REQUIREMENTS: Locate the lines where "from" occurs and copy them as they stand.

* start INFORMATION SHOWN *

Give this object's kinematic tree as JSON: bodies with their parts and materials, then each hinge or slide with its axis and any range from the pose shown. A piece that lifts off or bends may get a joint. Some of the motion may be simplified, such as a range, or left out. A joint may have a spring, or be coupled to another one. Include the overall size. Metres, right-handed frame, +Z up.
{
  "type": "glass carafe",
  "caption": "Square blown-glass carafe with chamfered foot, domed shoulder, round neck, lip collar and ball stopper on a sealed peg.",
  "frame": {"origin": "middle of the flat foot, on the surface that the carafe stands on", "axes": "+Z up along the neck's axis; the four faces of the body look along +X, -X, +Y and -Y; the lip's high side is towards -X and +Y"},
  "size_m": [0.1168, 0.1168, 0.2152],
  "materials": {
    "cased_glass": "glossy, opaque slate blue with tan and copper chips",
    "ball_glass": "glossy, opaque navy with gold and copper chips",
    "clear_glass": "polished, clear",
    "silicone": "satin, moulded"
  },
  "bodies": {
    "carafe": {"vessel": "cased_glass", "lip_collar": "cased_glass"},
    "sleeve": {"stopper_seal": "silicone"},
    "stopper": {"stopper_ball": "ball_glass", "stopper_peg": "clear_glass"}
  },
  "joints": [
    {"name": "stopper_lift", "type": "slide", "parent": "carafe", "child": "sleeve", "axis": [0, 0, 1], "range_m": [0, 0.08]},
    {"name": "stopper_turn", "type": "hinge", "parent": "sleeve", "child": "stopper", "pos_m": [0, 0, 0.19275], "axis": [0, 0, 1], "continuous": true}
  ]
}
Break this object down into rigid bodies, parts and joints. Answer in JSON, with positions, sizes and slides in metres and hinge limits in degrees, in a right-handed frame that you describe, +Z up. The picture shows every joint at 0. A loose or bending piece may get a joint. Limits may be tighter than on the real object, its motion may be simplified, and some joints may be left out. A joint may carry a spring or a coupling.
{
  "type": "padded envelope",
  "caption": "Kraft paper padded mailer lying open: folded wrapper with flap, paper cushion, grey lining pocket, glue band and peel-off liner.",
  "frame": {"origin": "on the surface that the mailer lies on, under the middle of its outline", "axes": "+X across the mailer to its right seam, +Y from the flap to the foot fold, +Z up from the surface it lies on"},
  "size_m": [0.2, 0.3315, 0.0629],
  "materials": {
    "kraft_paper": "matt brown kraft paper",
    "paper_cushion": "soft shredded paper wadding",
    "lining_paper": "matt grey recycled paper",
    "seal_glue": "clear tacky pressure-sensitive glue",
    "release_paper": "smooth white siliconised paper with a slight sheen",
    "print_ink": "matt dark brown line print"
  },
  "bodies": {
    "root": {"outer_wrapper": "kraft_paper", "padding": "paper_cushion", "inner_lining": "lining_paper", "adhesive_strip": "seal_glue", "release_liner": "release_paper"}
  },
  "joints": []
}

* end INFORMATION SHOWN *
* start INFORMATION SHOWN *

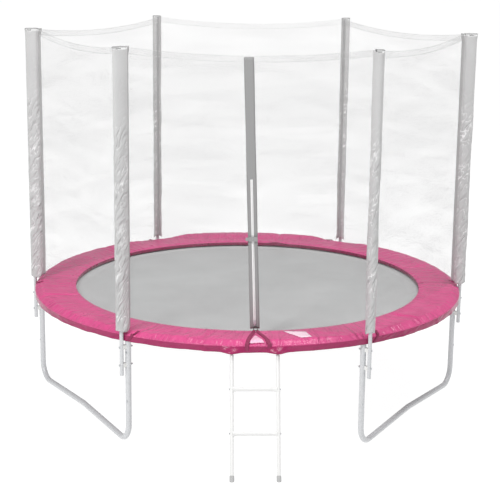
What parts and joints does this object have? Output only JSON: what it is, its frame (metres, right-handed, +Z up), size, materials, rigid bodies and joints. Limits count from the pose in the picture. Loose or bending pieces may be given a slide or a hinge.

* end INFORMATION SHOWN *
* start INFORMATION SHOWN *

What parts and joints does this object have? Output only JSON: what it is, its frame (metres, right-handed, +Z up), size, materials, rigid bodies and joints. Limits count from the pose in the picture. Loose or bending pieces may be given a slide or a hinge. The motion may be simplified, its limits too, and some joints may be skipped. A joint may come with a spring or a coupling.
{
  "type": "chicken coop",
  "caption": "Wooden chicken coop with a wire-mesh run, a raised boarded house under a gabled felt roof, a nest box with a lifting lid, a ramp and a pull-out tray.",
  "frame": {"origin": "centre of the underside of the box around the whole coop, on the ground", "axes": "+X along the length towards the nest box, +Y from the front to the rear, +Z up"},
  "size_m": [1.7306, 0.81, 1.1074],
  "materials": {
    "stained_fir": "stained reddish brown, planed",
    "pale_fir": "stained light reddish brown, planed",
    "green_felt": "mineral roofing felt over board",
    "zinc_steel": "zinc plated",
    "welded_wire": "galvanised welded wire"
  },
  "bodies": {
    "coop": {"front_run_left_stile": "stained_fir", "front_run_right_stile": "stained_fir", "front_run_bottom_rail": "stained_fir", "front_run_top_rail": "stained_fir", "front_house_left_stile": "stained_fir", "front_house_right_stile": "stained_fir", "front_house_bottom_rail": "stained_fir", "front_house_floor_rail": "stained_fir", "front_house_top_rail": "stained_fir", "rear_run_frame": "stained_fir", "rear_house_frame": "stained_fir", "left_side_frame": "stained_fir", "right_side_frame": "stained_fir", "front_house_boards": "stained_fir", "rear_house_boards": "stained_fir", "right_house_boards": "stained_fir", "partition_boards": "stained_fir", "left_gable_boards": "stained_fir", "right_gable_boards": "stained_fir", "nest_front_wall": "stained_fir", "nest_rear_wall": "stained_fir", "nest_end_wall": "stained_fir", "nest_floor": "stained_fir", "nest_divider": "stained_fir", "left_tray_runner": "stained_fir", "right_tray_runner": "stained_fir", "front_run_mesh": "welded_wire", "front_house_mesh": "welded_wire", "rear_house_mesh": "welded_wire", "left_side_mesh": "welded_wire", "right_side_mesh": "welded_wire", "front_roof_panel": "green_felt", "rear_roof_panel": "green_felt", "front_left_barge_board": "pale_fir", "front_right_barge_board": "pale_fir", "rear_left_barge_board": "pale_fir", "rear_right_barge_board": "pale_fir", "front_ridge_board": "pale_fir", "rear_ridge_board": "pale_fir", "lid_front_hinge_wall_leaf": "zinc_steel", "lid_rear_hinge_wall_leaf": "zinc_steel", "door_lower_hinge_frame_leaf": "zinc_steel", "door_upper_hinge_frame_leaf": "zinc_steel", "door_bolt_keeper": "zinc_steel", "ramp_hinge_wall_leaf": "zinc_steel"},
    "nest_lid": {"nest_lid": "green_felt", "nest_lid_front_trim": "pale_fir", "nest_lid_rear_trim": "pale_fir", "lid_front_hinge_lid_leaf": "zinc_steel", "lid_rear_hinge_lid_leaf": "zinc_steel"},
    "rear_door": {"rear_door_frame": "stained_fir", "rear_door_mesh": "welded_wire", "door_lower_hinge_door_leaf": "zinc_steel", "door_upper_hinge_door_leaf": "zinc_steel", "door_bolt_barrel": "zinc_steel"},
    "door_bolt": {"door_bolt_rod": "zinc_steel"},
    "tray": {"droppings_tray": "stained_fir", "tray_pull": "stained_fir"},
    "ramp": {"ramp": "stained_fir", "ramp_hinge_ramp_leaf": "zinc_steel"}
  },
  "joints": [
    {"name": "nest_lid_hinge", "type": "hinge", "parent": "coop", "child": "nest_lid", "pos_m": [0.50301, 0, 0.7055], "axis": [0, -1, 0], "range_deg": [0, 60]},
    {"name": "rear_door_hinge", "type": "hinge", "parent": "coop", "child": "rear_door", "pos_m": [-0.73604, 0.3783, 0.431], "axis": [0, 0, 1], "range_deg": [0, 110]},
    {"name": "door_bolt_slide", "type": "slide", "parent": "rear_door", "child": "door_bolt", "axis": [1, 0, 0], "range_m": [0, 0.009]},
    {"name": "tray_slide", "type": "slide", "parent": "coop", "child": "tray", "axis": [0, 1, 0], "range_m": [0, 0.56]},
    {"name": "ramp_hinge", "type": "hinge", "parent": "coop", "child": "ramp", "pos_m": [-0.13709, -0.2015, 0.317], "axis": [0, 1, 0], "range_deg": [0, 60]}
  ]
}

* end INFORMATION SHOWN *

TASK RESPONSE:
Give this object's kinematic tree as JSON: bodies with their parts and materials, then each hinge or slide with its axis and any range from the pose shown. A piece that lifts off or bends may get a joint. Some of the motion may be simplified, such as a range, or left out. A joint may have a spring, or be coupled to another one. Include the overall size. Metres, right-handed frame, +Z up.
  "frame": {"origin": "on the surface that the mailer lies on, under the middle of its outline", "axes": "+X across the mailer to its right seam, +Y from the flap to the foot fold, +Z up from the surface it lies on"},
What parts and joints does this object have? Output only JSON: what it is, its frame (metres, right-handed, +Z up), size, materials, rigid bodies and joints. Limits count from the pose in the picture. Loose or bending pieces may be given a slide or a hinge.
What parts and joints does this object have? Output only JSON: what it is, its frame (metres, right-handed, +Z up), size, materials, rigid bodies and joints. Limits count from the pose in the picture. Loose or bending pieces may be given a slide or a hinge. The motion may be simplified, its limits too, and some joints may be skipped. A joint may come with a spring or a coupling.
  "frame": {"origin": "centre of the underside of the box around the whole coop, on the ground", "axes": "+X along the length towards the nest box, +Y from the front to the rear, +Z up"},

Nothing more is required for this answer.